* [Dataset section]
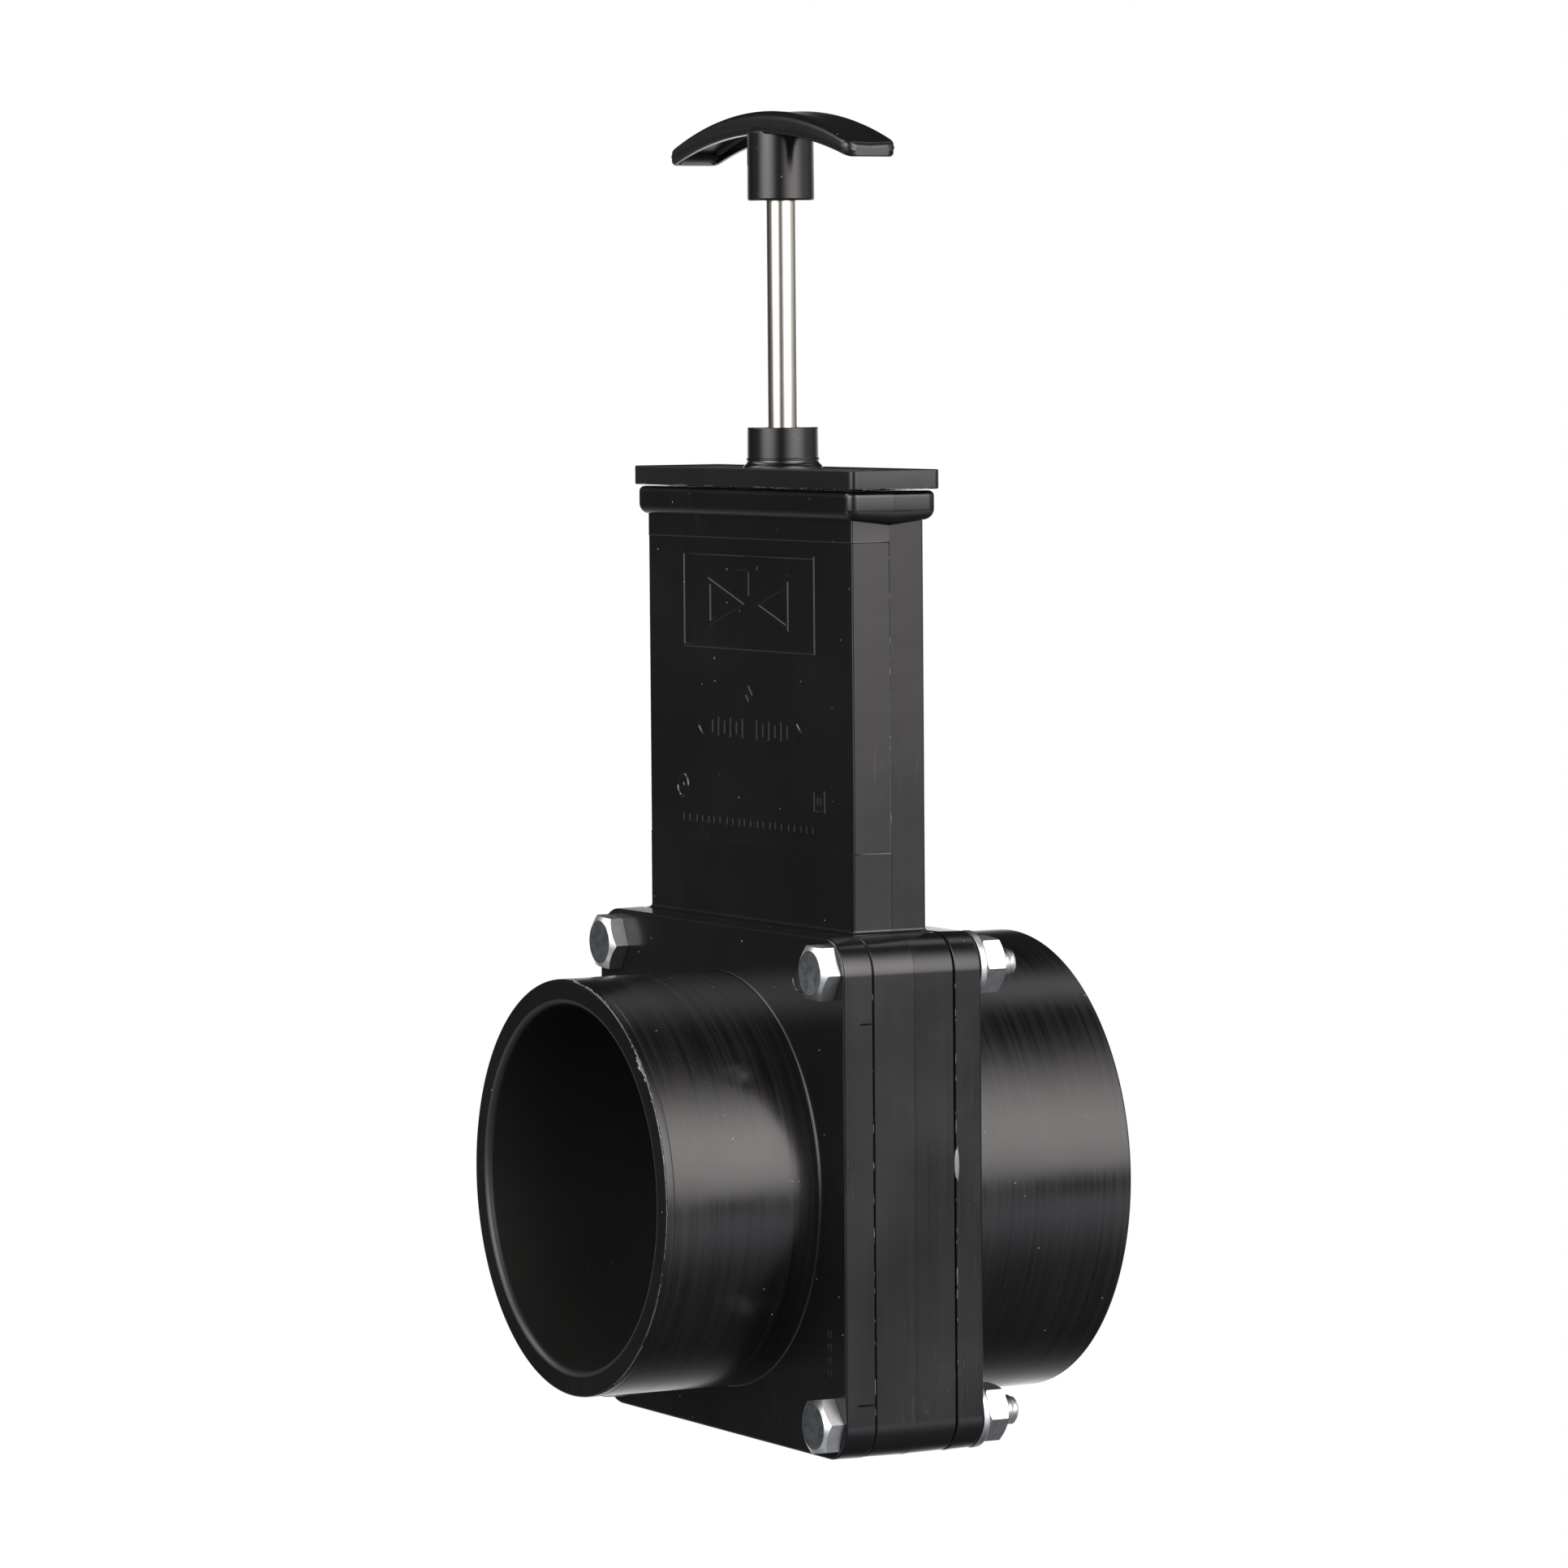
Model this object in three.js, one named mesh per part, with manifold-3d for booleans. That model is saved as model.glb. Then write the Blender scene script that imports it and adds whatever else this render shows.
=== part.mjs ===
// Pull-rod knife gate valve for 3 inch waste pipe: a bolted plastic housing in which a thin
// blade slides up and down across the pipe, drawn by a rod with an arched T-handle.
// Millimetres, +Z up. The origin is the centre of the housing's flat bottom face. The pipe
// axis runs along Y at height AXIS_Z, with the spigot towards -Y and the hub towards +Y.
// The valve is drawn closed, with its blade all the way down.

import * as THREE from 'three';
import { mergeVertices } from 'three/addons/utils/BufferGeometryUtils.js';
import Module from 'manifold-3d';

const wasm = await Module();
wasm.setup();

// ---------------------------------------------------------------- driving dimensions

const INCH = 25.4;
const SEAT_GAP = 0.05;            // left between faces that rest on each other
const FIT_GAP = 0.3;              // left between pieces that slide or nest

// Square body and its two bolted flanges
const SQUARE_HALF = 55;
const SQUARE_CORNER = 8;
const AXIS_Z = SQUARE_HALF;
const BODY_HALF_DEPTH = 9.9;
const SPIGOT_FLANGE = 7.0;
const HUB_FLANGE = 6.5;

// Pipe ends
const SPIGOT_RADIUS = (3.5 * INCH) / 2;
const BORE_RADIUS = 38.9;
const SPIGOT_MOUTH_Y = -53.4;
const HUB_RADIUS = 50;
const HUB_MOUTH_Y = 56.2;
const SOCKET_MOUTH_RADIUS = SPIGOT_RADIUS + 0.4;
const SOCKET_SEAT_RADIUS = SPIGOT_RADIUS - 0.1;
const SOCKET_DEPTH = 1.5 * INCH;
const MOUTH_CHAMFER = 1.2;
const ROOT_FILLET = 2;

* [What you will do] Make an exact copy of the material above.

* [Response to this task]
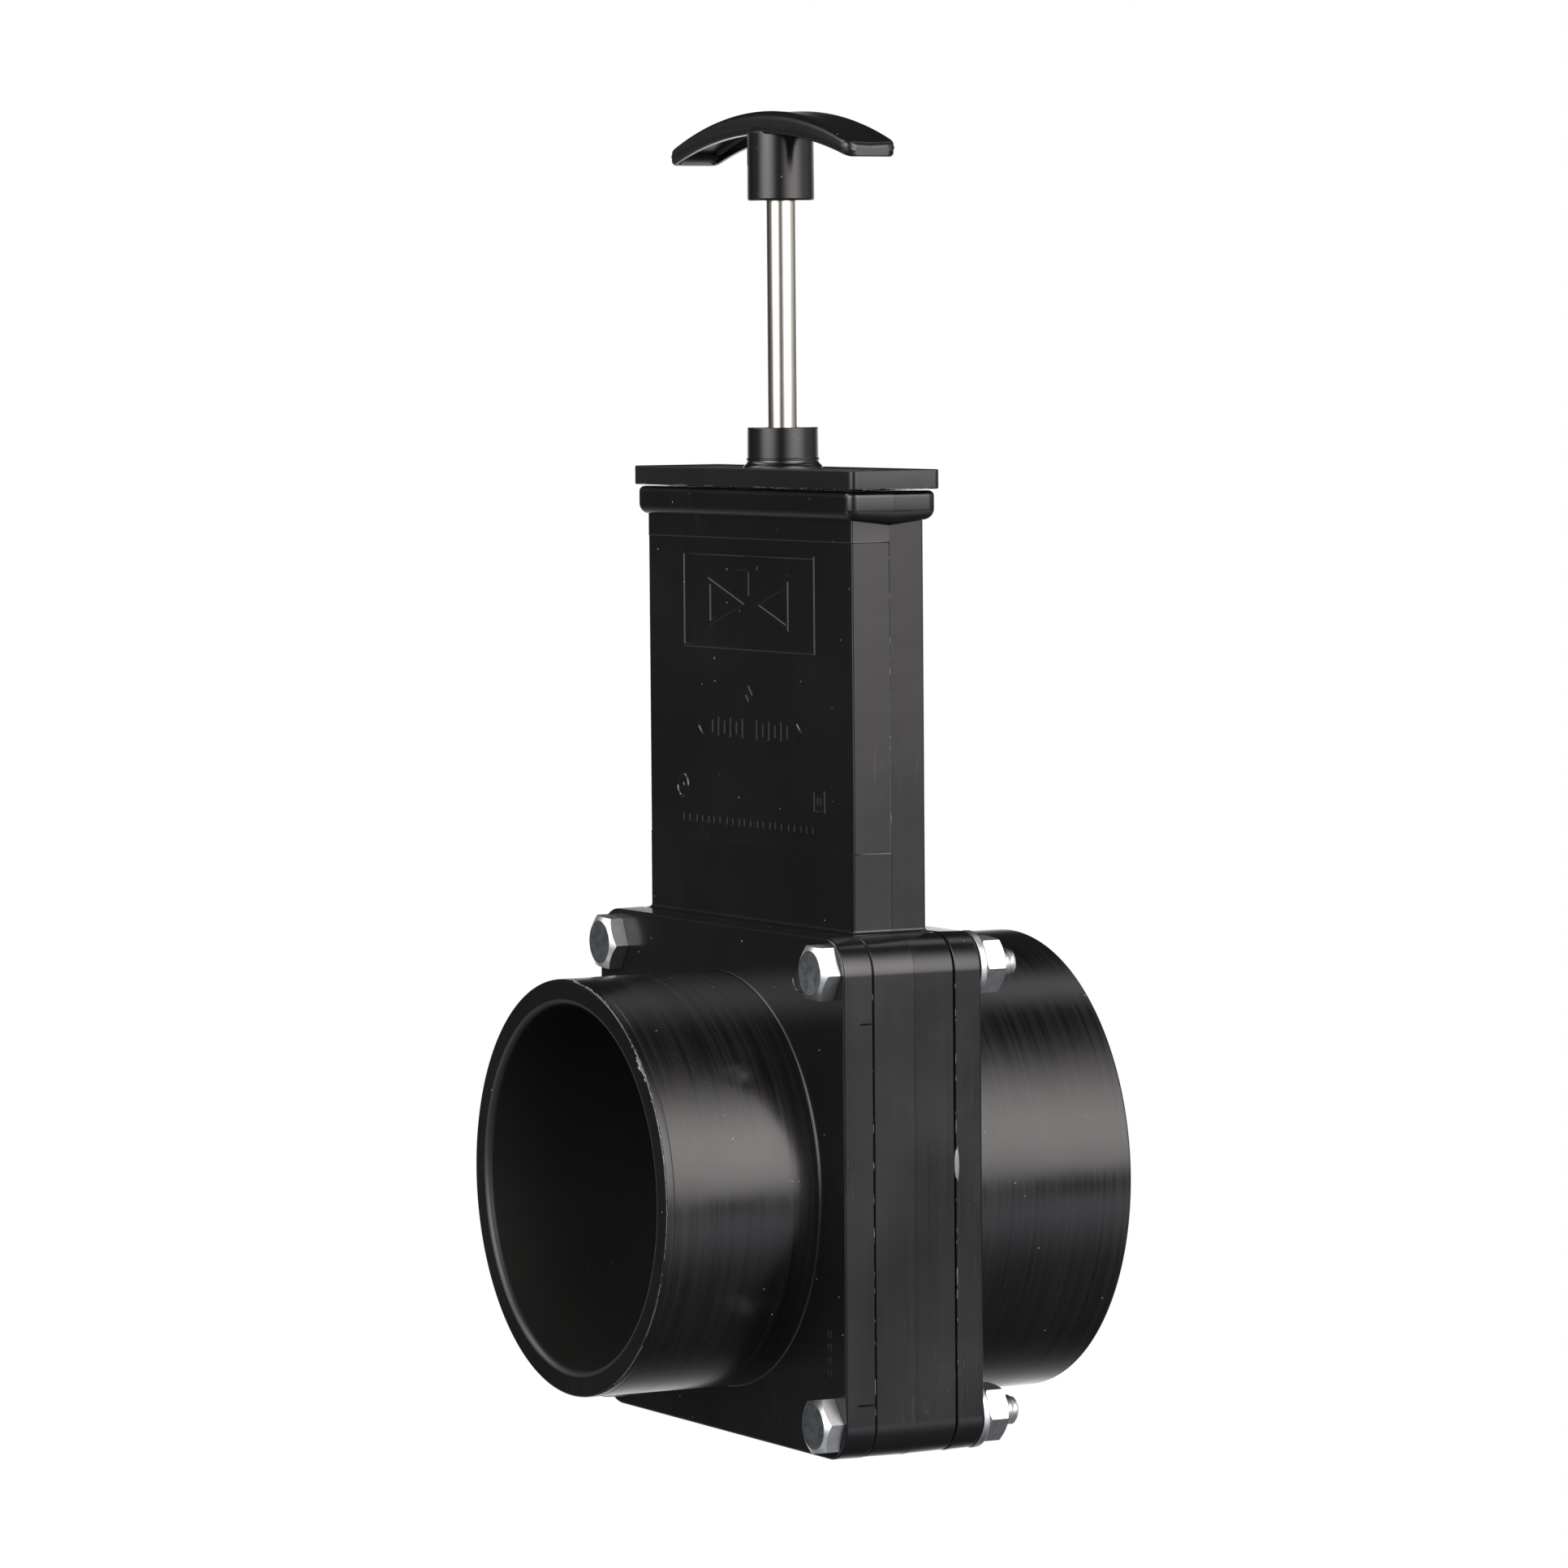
Model this object in three.js, one named mesh per part, with manifold-3d for booleans. That model is saved as model.glb. Then write the Blender scene script that imports it and adds whatever else this render shows.
=== part.mjs ===
// Pull-rod knife gate valve for 3 inch waste pipe: a bolted plastic housing in which a thin
// blade slides up and down across the pipe, drawn by a rod with an arched T-handle.
// Millimetres, +Z up. The origin is the centre of the housing's flat bottom face. The pipe
// axis runs along Y at height AXIS_Z, with the spigot towards -Y and the hub towards +Y.
// The valve is drawn closed, with its blade all the way down.

import * as THREE from 'three';
import { mergeVertices } from 'three/addons/utils/BufferGeometryUtils.js';
import Module from 'manifold-3d';

const wasm = await Module();
wasm.setup();

// ---------------------------------------------------------------- driving dimensions

const INCH = 25.4;
const SEAT_GAP = 0.05;            // left between faces that rest on each other
const FIT_GAP = 0.3;              // left between pieces that slide or nest

// Square body and its two bolted flanges
const SQUARE_HALF = 55;
const SQUARE_CORNER = 8;
const AXIS_Z = SQUARE_HALF;
const BODY_HALF_DEPTH = 9.9;
const SPIGOT_FLANGE = 7.0;
const HUB_FLANGE = 6.5;

// Pipe ends
const SPIGOT_RADIUS = (3.5 * INCH) / 2;
const BORE_RADIUS = 38.9;
const SPIGOT_MOUTH_Y = -53.4;
const HUB_RADIUS = 50;
const HUB_MOUTH_Y = 56.2;
const SOCKET_MOUTH_RADIUS = SPIGOT_RADIUS + 0.4;
const SOCKET_SEAT_RADIUS = SPIGOT_RADIUS - 0.1;
const SOCKET_DEPTH = 1.5 * INCH;
const MOUTH_CHAMFER = 1.2;
const ROOT_FILLET = 2;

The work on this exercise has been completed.